İtalyan halkı bir yıl önce göreve gelen Başbakan (Avrupa Merkez Bankası’nın eski başkanı) Mario Draghi’ye ekonomiyi toparlayacak alternatifsiz kurtartıcı gözüyle bakıyor. 

Bu nedenle taşların oynamaması, hükümetin sarsılmaması, koalisyonların dağılmaması arzulanıyor.
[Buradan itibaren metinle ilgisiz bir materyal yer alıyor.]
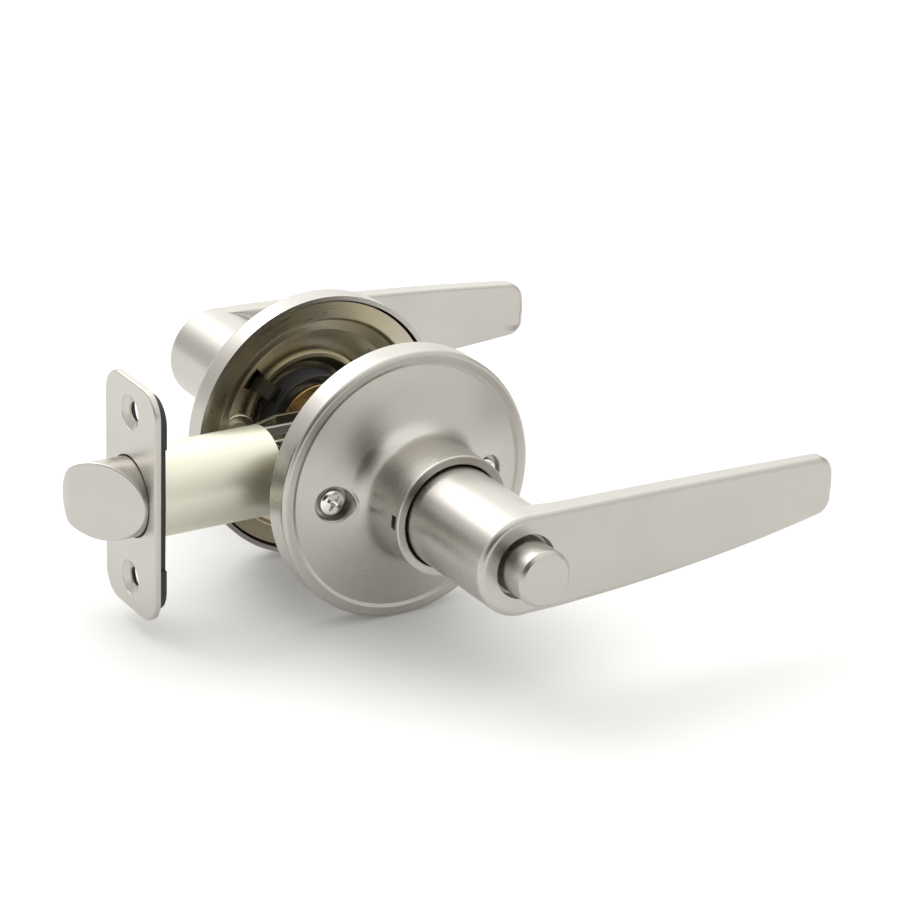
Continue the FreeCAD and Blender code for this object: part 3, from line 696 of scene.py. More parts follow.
def plate_parts(side):
    """Stamped mounting plate: a closed turned shell whose two skins lose the windows' cells.

    Walls join the two skins along every border between a kept and a lost cell. Two flat pads carry the
    through bolts; the four tabs that bend in from the windows are made by tab_parts.
    """
    door_side = rounded([
        (31.6, 1.0, 0.25), (27.4, 1.0, 0.5), (26.6, 2.4, 0.8), (23.7, 4.1, 1.0), (22.4, 4.5, 0)], steps=6)
    bowl = arc_through((22.4, 4.5), (20.2, 5.2), (17.5, 6.4), 22)[1:]
    well = rounded([
        (17.5, 6.4, 0), (17.15, 6.5, 0.15), (17.1, 5.95, 0.25), (15.7, 5.95, 0.35), (15.4, 7.9, 0.3),
        (13.6, 9.8, 0.3), (9.05, 9.8, 0.15)], steps=4)[1:]
    line = np.vstack([door_side, bowl, well])
    behind = np.array([(9.05, 11.3), (14.2, 11.3), (15.4, 9.75), (17.2, 8.35), (20.5, 6.75), (24.0, 5.6),
                       (27.6, 3.6), (28.3, 2.5), (31.6, 2.5)])
    rear = np.stack([line[:, 0], np.interp(line[:, 0], behind[:, 0], behind[:, 1])], -1)
    half = math.radians(7.4)
    turn = angles(200)
    edges = np.concatenate([TAB_TURNS - half, TAB_TURNS + half])
    turn = turn[np.abs(turn[:, None] - edges).min(1) > 0.01]
    turn = np.sort(np.concatenate([turn, edges]))
    front, back = about_y(line, side, turn=turn), about_y(rear, side, turn=turn)
    if side == ROOM:
        for skin, limit in ((front, 3.2), (back, 4.45)):
            under = np.clip((CUP_R - np.hypot(np.abs(skin[..., 0]) - SCREW_X, skin[..., 2])) / 0.9, 0, 1)
            h = side * skin[..., 1] - HALF
            skin[..., 1] = at(side, h * (1 - under) + np.minimum(h, limit) * under)
    centre_r = (line[:-1, 0] + line[1:, 0]) / 2
    step = (np.roll(turn, -1) - turn) % (2 * math.pi)
    centre_a = turn + step / 2
    near = np.abs((centre_a[:, None] - TAB_TURNS + math.pi) % (2 * math.pi) - math.pi).min(1) < half
    lost = ((centre_r > 18.3) & (centre_r < 22.4))[:, None] & near[None]
    rows, columns = front.shape[:2]
    index = np.arange(rows * columns).reshape(rows, columns)
    index = np.hstack([index, index[:, :1]])
    cells = np.stack([index[:-1, :-1], index[:-1, 1:], index[1:, 1:], index[1:, :-1]], -1)
    skin = cells[~lost]
    other = rows * columns
    across = lost != np.roll(lost, 1, 1)
    a, b = index[:-1, :-1][across], index[1:, :-1][across]
    side_walls = np.stack([a, b, b + other, a + other], -1)
    along = np.vstack([lost[:1] * 0 + 1, lost[1:] != lost[:-1], lost[:1] * 0 + 1]).astype(bool)
    a, b = index[:, :-1][along], index[:, 1:][along]
    row_walls = np.stack([a, b, b + other, a + other], -1)
    shell = (np.vstack([front.reshape(-1, 3), back.reshape(-1, 3)]),
             np.vstack([skin, skin[:, ::-1] + other, side_walls, row_walls]))
    hub = about_y(rounded([
        (10.6, 10.9, 0), (10.6, 12.9, 0.3), (9.06, 12.9, 0.2), (9.06, 9.9, 0), (10.3, 9.9, 0)],
        closed=True, steps=4), side, 128)
    parts = [shell, surface(hub, close_rows=True)]
    if side == ROOM:
        pad = [(2.4, 4.5, 0.1), (2.4, 3.0, 0.25), (CUP_R, 3.0, 0.6), (CUP_R, 4.5, 0), (5.35, 4.5, 0)]
    else:
        pad = [(2.1, 8.6, 0), (2.1, 4.0, 0.25), (5.2, 4.0, 0.6), (5.2, 8.6, 0)]
    for x in (-SCREW_X, SCREW_X):
        ring = about_y(rounded(pad, closed=True, steps=5), side, 64, centre=(x, 0))
        parts.append(surface(ring, close_rows=True))
    return parts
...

Güçlü “statüko” yandaşlığı geçen hafta bu yüzden 80 yaşındaki Sergio Mattarella’nın istisnai bir uzlaşma ile 7 yıllık süre için 2. kez seçilmesini sağladı. 

Ne Draghi ne Mattarella, Johnson gibi elbette gayri ciddi insanlar değil. 

Mattarella’yı yurttaşlar, karantina günlerinde TV’den yaptığı konuşmalarda berbere gidemediği için uzayan ak perçemli saçları ile hatırlıyor. 

Cumhurbaşkanlığı seçimleri arifesinde köşkten taşınma hazırlıklarına girişen ve Necdet Sezer’vari bir tevazu ile kapı kapı “kiralık ev” gezen, şaşkın ev sahipleriyle “selfie” çektiren İtalya devlet başkanı, Johnson’un aksine tam bir “eski dünya”, “eski Avrupa” siyaset adabının örneği.

Eski düzen” siyasetçilerinin ender temsilcilerinden olan anayasa hukukçusu Mattarella, parlamentodaki son yemin töreni konuşmasıyla da çok büyük takdir topladı ve 54 kez alkışlandı.

Konuşmasında 18 kez “onur” sözcüğünü kullanan yaşlı Cumhurbaşkanı, bu kapsamda vurguladığı başlıkları; “ırkçılığa set çekmek”, “kadınlara şiddeti engellemek”, “yoksulluğa savaş açmak”, “mafyayla mücadeleye yönlenmek”, “parlamentoya yeniden işlevsellik kazandırmak”, “yargı reformu gerçekleştirmek” ve “bağımsız medya, haber alma özgürlüğünü korumak” şeklinde sıraladı. 

Cumhurbaşkanını ayakta alkışlayan parlamenterler bundan bir yol haritası çıkarırlar mı?

Sanmam. 

Ama gene de bir parlamentonun çatısı altında bir Cumhurbaşkanının ağzından bunları duymak hoş. İnsanı “yükseltiyor”, kulağa müzik gibi geliyor.